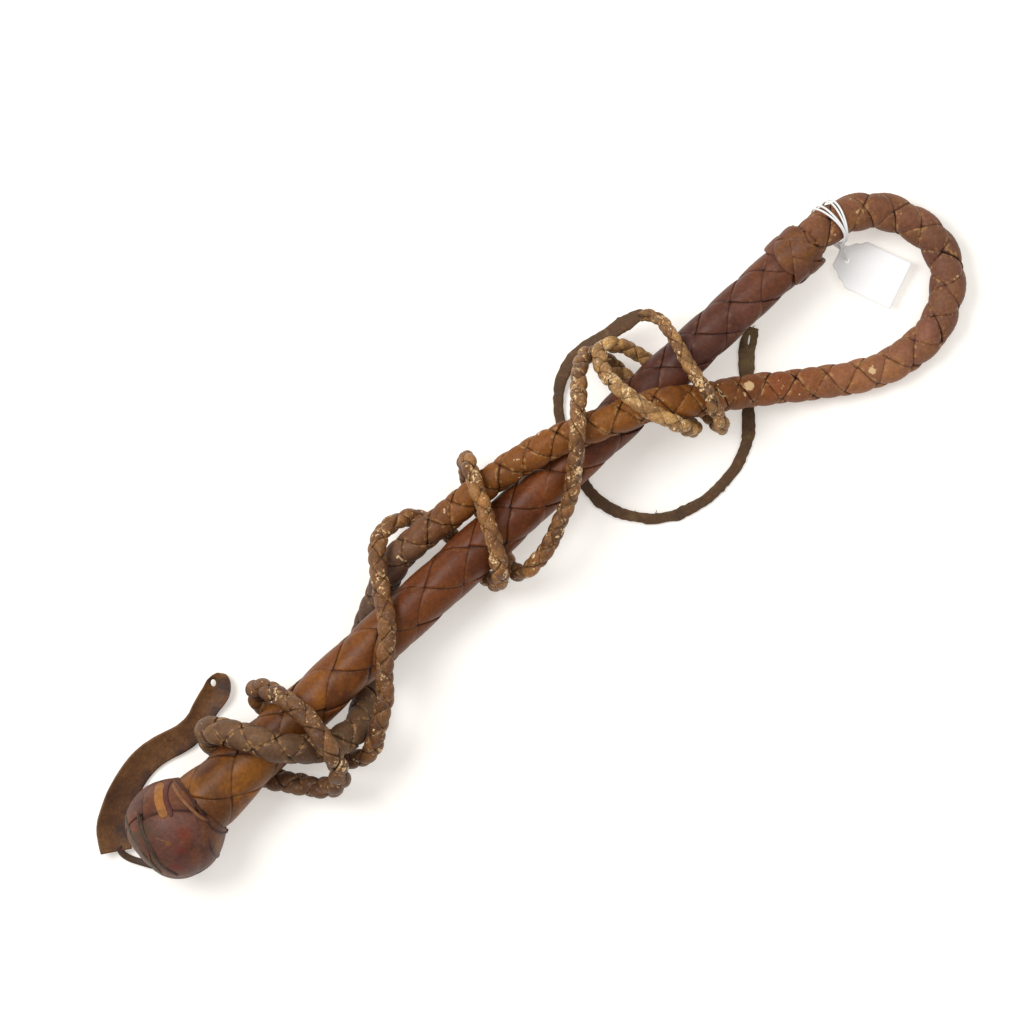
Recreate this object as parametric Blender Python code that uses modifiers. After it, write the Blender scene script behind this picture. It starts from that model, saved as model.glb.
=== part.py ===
"""A coiled plaited leather stock whip: knob, rigid plaited handle, tapering thong, fall and wrist strap.

Frame: the origin is the centre of the knob's flat end face. +X runs up the handle to the ring knot,
+Y is the side the upper strand of the coil lies on, and +Z is up, away from the table.
The script works in millimetres and turns them into metres when a point is made.
"""

import math

import bmesh
import bpy
from mathutils import Matrix, Vector

MM = 0.001

# Driving dimensions, in millimetres.
GAP = 0.4                  # clearance between neighbouring pieces
KNOB_LENGTH = 48.0
KNOB_RADIUS = 26.2
KNOB_FACE_RADIUS = 9.0     # flat at the very end of the knob
NECK_RADIUS = 18.0         # where the knob's cover meets the handle's plait
KNOB_MIDDLE = 22.0         # where the knob is widest
KNOB_RINGS = 8
KNOB_WALL = 2.2
PLUG_EASE = 0.9            # extra clearance of the plug where its outline bends differently
PLUG_SHIFT = 0.3
ROD_RADIUS = 5.0
ROD_START = 12.0
ROD_LENGTH = 436.0
HANDLE_END = 447.0         # where the handle's plait runs in under the ring knot
RING_START = 448.0
RING_LENGTH = 19.0
RING_RADIUS = 11.5
RING_STRAND_RADIUS = 1.15
RING_LIFT = 1.35
RING_BIGHTS = 5
STRAND_THICKNESS = 1.0
STRAND_COVER = 0.72        # share of a plait cell that one strand fills
PLAIT_GAP = 0.45
PLAIT_STEP = math.radians(60.0)   # turn from one crossing to the next in a six strand plait
THONG_WALL = 2.0
SPLIT_GAP = 1.6            # cut between two spans of the thong, under the handle
FALL_THICKNESS = 1.6
STRAP_THICKNESS = 2.0
CARD_THICKNESS = 0.5
CARD_LENGTH = 37.0
CARD_WIDTH = 27.0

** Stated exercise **
Set down every line of the listing above again, exactly as given.

** Solved problem **
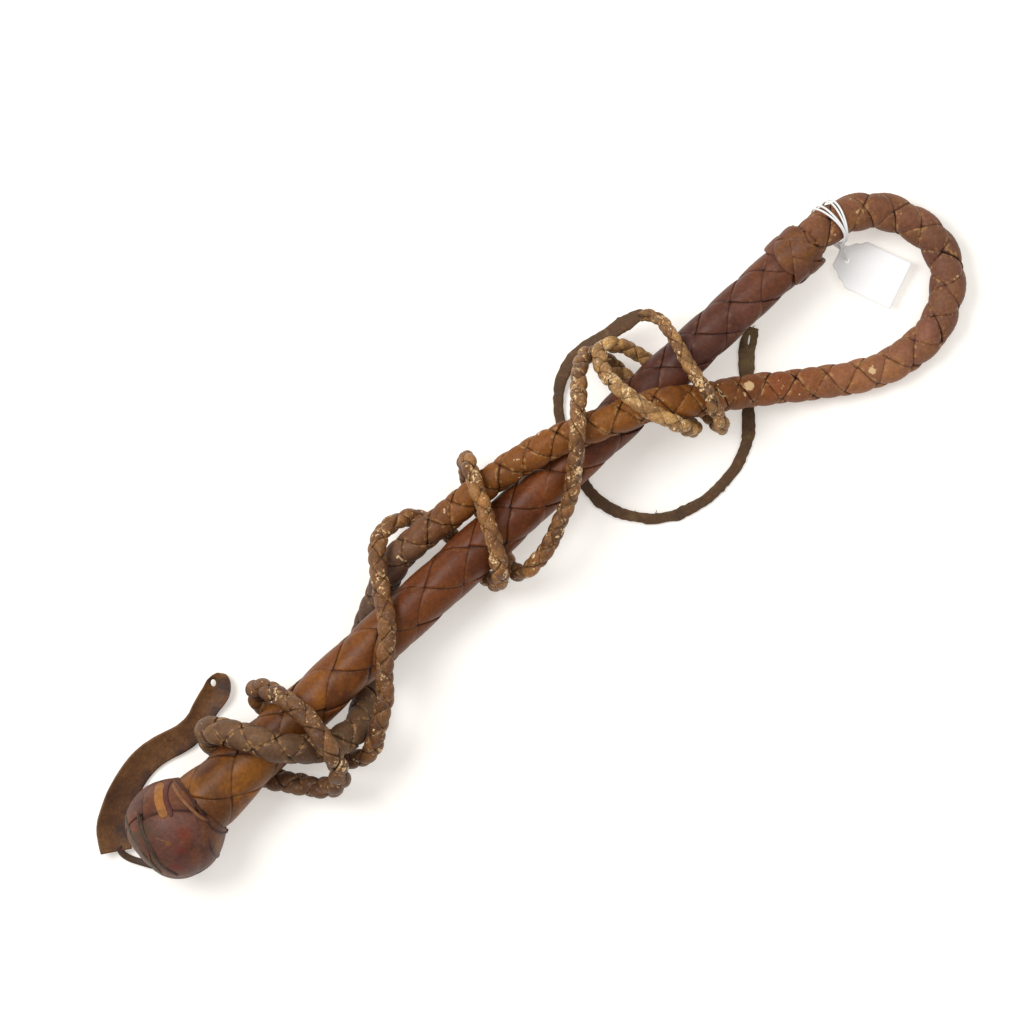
Recreate this object as parametric Blender Python code that uses modifiers. After it, write the Blender scene script behind this picture. It starts from that model, saved as model.glb.
=== part.py ===
"""A coiled plaited leather stock whip: knob, rigid plaited handle, tapering thong, fall and wrist strap.

Frame: the origin is the centre of the knob's flat end face. +X runs up the handle to the ring knot,
+Y is the side the upper strand of the coil lies on, and +Z is up, away from the table.
The script works in millimetres and turns them into metres when a point is made.
"""

import math

import bmesh
import bpy
from mathutils import Matrix, Vector

MM = 0.001

# Driving dimensions, in millimetres.
GAP = 0.4                  # clearance between neighbouring pieces
KNOB_LENGTH = 48.0
KNOB_RADIUS = 26.2
KNOB_FACE_RADIUS = 9.0     # flat at the very end of the knob
NECK_RADIUS = 18.0         # where the knob's cover meets the handle's plait
KNOB_MIDDLE = 22.0         # where the knob is widest
KNOB_RINGS = 8
KNOB_WALL = 2.2
PLUG_EASE = 0.9            # extra clearance of the plug where its outline bends differently
PLUG_SHIFT = 0.3
ROD_RADIUS = 5.0
ROD_START = 12.0
ROD_LENGTH = 436.0
HANDLE_END = 447.0         # where the handle's plait runs in under the ring knot
RING_START = 448.0
RING_LENGTH = 19.0
RING_RADIUS = 11.5
RING_STRAND_RADIUS = 1.15
RING_LIFT = 1.35
RING_BIGHTS = 5
STRAND_THICKNESS = 1.0
STRAND_COVER = 0.72        # share of a plait cell that one strand fills
PLAIT_GAP = 0.45
PLAIT_STEP = math.radians(60.0)   # turn from one crossing to the next in a six strand plait
THONG_WALL = 2.0
SPLIT_GAP = 1.6            # cut between two spans of the thong, under the handle
FALL_THICKNESS = 1.6
STRAP_THICKNESS = 2.0
CARD_THICKNESS = 0.5
CARD_LENGTH = 37.0
CARD_WIDTH = 27.0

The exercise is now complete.